As Perseverance crawls across Jezero crater looking for signs of fossilized microbes, NASA’s InSight lander uses its SEIS assembly of seismic instruments for taking measurements which can tell scientists about the deeper levels of the Martian crust. Craters on the surface give away asteroid impacts. What remains of ancient lava flows that Mars is hiding beneath its dusty red exterior (which you could call its epidermis) are evidence of its volcanic past.

The "epidermis" of Mars is made of that reddish, rocky regolith you see in all the images captured by rovers. Beneath the red dust is ejecta shrugged off by asteroids. Basaltic rocks from ancient lava flows make up the "dermis," but a team of researchers led by geophysicist Cédric Schmelzbach from ETH Zurich found something unexpected between the upper and lower layers of basalt. They recently published their findings in Nature Communications.

“For this study, we analyzed the ambient ground vibrations that SEIS records constantly,” Schmelzbach told SYFY WIRE. “The signature of seismic waves measured at a particular area has a distinct imprint of the local subsurface structure.”

But first, the epidermis. For the uppermost layers of crust, the researchers used InSight’s seismic sensor to hear the noise made by the thermal probe (which measures heat escaping the inner depths of the planet) so they could get an idea of what was below ground from seismic velocities. Seismic velocity is the rate at which a seismic wave travels through a substance, in this case regolith, and is most affected by how porous that substance is. The seismic velocities at the InSight landing site were low — that happens when a wave passes through loose sand.

Those infamous dust storms on Mars actually helped with pressure and seismic measurements that revealed what could not be seen. After you get about 10 feet deep, the subsurface grows more rigid, which means that there are larger chunks of rock in the regolith, and eventually, that transitions into much stiffer rock that indicates basalts formed by solidified magma. Seismic waves generated by the wind told Schmelzbach and his team what the dermis was made of. There were two layers of lava flows, but they didn’t think they’d find sediment between them.

“Low seismic velocities were the main evidence for sedimentary deposits,” he said. “Based on our experience from studying lava flows and sedimentary rocks on Earth, we expected the basalts to be much more rigid than the weak sediments, as observed by rovers on Mars.”

Subsurface materials can vary as much as their ages, from 1.7 to 3 billion years old. This is the first time real subsurface measurements have been compared to previous predictions, and they show Mars is more complex under its skin than it was thought to be. So the dermis would be the top basalt layer and that newly discovered sediment. Because the dermis in humans is a thicker layer of skin than the "hypodermis," that would mean the hypodermis of Mars would be that last layer of basalt beneath the sediment.

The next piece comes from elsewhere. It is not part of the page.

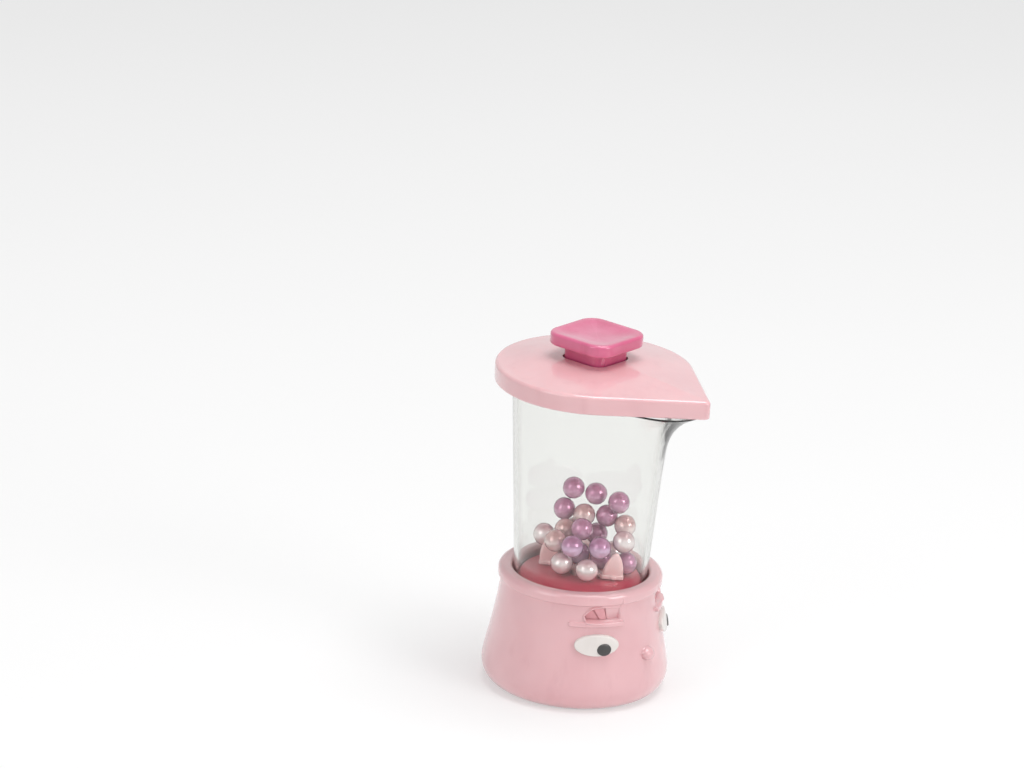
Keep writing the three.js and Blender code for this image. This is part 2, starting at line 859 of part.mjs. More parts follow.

Marsquakes can also tell us about what happens deeper inside the planet. InSight has been able to beam back data that was used to find out more about the core of Mars, which it turned out to be about half the size of Earth’s. Seismic measurements could also potentially find subsurface deposits of water ice. This would be especially important for a crewed mission to Mars, if that ever happens. Ice is denser than dry, loose regolith, so it would increase the seismic velocity. More insight will be needed for this, and not just from InSight.

“Without additional information, seismic velocity estimates on their own may not be enough information to tell apart high velocity due to ice from high velocity due to, for example, basaltic rocks,” Schmelzbach said. “Finding an answer to this is not going to be easy.”

Whether the beauty of Mars is beyond skin deep is subjective. You have to be into rocks.